Que se passe-t-il aujourd'hui ? Par dérogation, un architecte des Bâtiments de France peut effectivement exercer partout, y compris d'une manière un peu anormale, situation à laquelle nous voulons remédier.
Or tous les architectes demandent cette dérogation et tous l'obtiennent. Autrement dit, tous les architectes des Bâtiments de France peuvent être partie prenante dans une décision et ensuite la réaliser eux-mêmes, ce qui est particulièrement scandaleux.
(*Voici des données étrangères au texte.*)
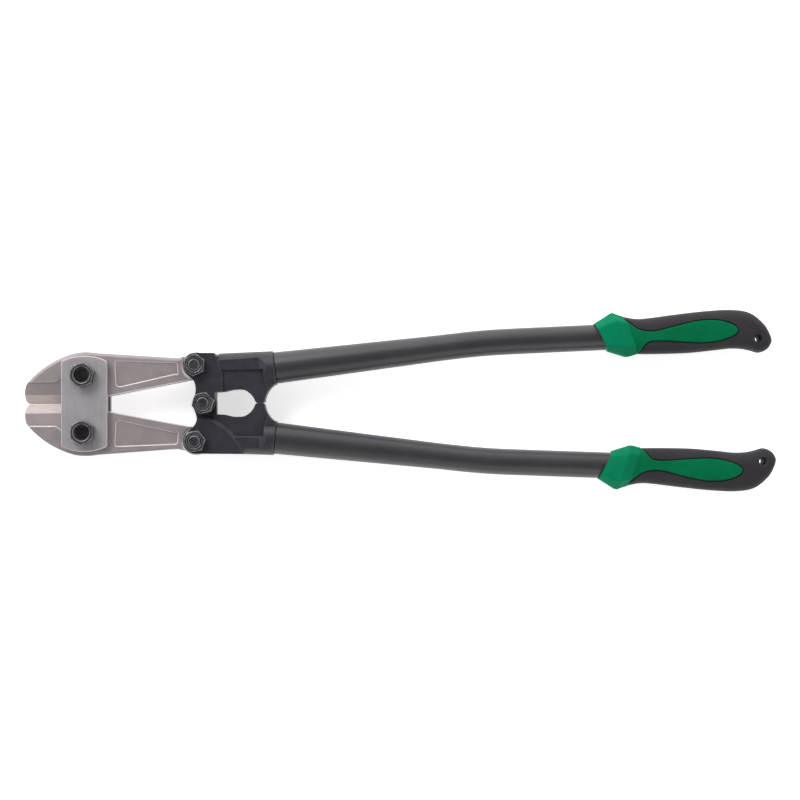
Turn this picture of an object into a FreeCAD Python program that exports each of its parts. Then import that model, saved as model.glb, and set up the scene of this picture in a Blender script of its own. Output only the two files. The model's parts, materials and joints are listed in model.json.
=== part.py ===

Cela va même plus loin aujourd'hui : certains se permettent de le faire sans même demander l'autorisation. Par cette petite phrase, M. Bellanger propose tout simplement d'en revenir à la situation actuelle.
Je vous remercie, monsieur le secrétaire d'Etat, de vous en être remis à la sagesse de la Haute Assemblée. De même, à l'Assemblée nationale, vous aviez fait appel à celle des députés, alors que la commission avait émis un avis favorable. J'espère que cette sagesse que vous souhaitez aujourd'hui se vérifiera, ici comme au Palais-Bourbon, et que nous serons nombreux à voter l'amendement de notre rapporteur M. Louis Althapé.
M. Jacques Bellanger. Je demande la parole pour explication de vote.
M. le président. La parole est à M. Bellanger.
M. Jacques Bellanger. Visiblement, nous ne nous sommes pas compris, mais, après tout, nous n'allons pas tenter l'impossible. Nous étions d'accord sur le fond. On nous dit que nous allons aboutir au résultat inverse de celui que nous recherchons. Libre à chacun de le penser, mais nous, nous considérons qu'il est parfois plus utile de faire les choses que de dire qu'on va faire les choses en les rendant impossibles. Visiblement, c'est votre choix monsieur le rapporteur. Assumez-le ! Nous retirons notre amendement, nous allons voter le vôtre, et nous verrons le résultat.
M. le président. L'amendement n° 246 est retiré.
Personne ne demande plus la parole ?...
Je mets aux voix l'amendement n° 77, pour lequel le Gouvernement s'en remet à la sagesse du Sénat.
Je suis saisi d'une demande de scrutin public émanant de la commission.
Il va être procédé au scrutin dans les conditions réglementaires.

(Le scrutin a lieu.)
M. le président. Personne ne demande plus à voter ?...
Le scrutin est clos.

(Il est procédé au comptage des votes.)

M. le président. Voici le résultat du dépouillement du scrutin n° 6:

Nombre de votants 312
Nombre de suffrages exprimés 312
Majorité absolue des suffrages 157
Pour l'adoption
312(Applaudissements.)

En conséquence, l'article 20 quater A est ainsi rédigé.